The six "main stem" reservoirs on the upper Missouri were at 85 percent of desired capacity on Wednesday. These bodies of water are in Montana, Nebraska, North Dakota and South Dakota.

The operator of the reservoirs, the U.S. Army Corps of Engineers, is reducing discharges from the Gavins Point Dam, the "spigot" at the bottom of the reservoir chain on the Nebraska/South Dakota border, to 12,000 cubic feet per second to conserve water. The usual winter flow is 17,000 cubic feet.

"We are in a severe drought," said Jody Farhat, chief of the Corps' reservoir control center for the Missouri River basin in Omaha, Neb. She said the reservoir system is required to hold enough water to withstand 12 years of drought.

If the weather remains dry, the Corps of Engineers would likely decrease the amount of water released during the first half of the 2013 navigation season. A decision will be made after March 15.


Schweitzer and the governors of North Dakota, South Dakota and Kansas said in letters sent last week to the President that it would be illegal to release Missouri River water to boost Mississippi River levels. They also said it would harm communities and businesses in their states, which are also suffering overwhelmingly from the effects of drought.

Besides providing water for irrigation, drinking water and industrial uses, the reservoirs are a centerpiece for tourism. Water recreation and fishing are "a huge industry" in South Dakota, said an aide to Gov. Dennis Daugaard. Fishing and boating would suffer if reservoir levels drop markedly.
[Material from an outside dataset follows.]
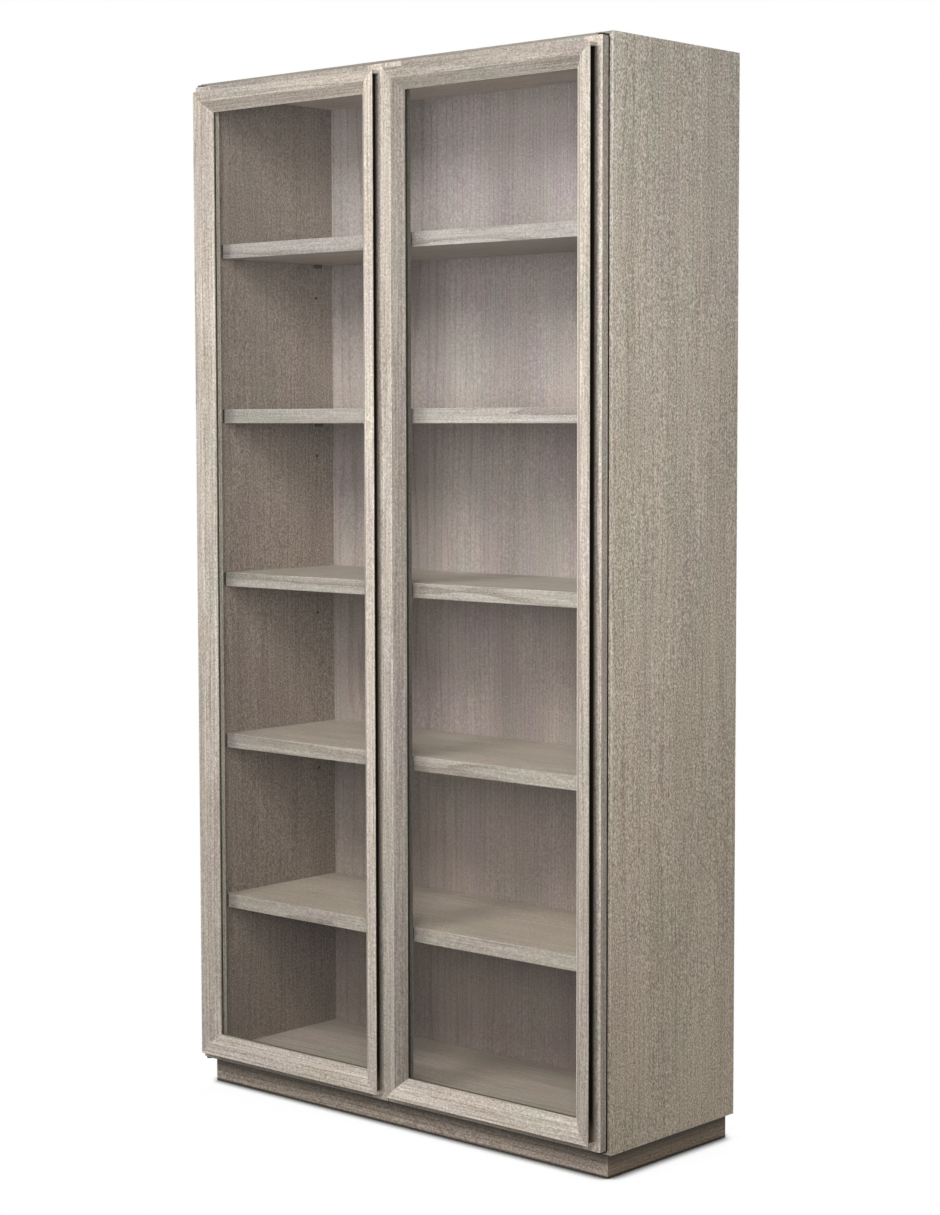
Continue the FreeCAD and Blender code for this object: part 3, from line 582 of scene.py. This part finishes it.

A rancher and businessman, Schweitzer suggested that Midwesterners could use the serpentine Lake of the Ozarks, a vacation mecca in central Missouri, to water the Mississippi. It is one of the largest manmade lakes in the country.

"Stand along your own shorelines and open those flood gates. You go first," said Schweitzer, who once used a branding iron to set fire to proposed legislation in an emphatic 2011 veto. Nearing the end of his second term in office, Schweitzer has been mentioned as a long-shot possibility for the Democratic nomination for president in 2016.


The navigation season on the upper Mississippi, where a series of locks and dams helps maintain water level, closed for winter on Monday. Shipping runs year-round on the middle and lower river.

Runoff in the upper Missouri River basin was 20 percent below normal this year due to drought. On Nov. 1, water in the six reservoirs was 8 percent below average and falling.

The Missouri River reservoirs, built from the 1930s to the 1960s, form the largest U.S. reservoir system.

The Corps of Engineers says it was given eight purposes for operation of the system, from flood control and navigation to recreation, water supply and fish and wildlife, to benefit the Missouri basin. Supporting barge movement on the Mississippi River was not one of them.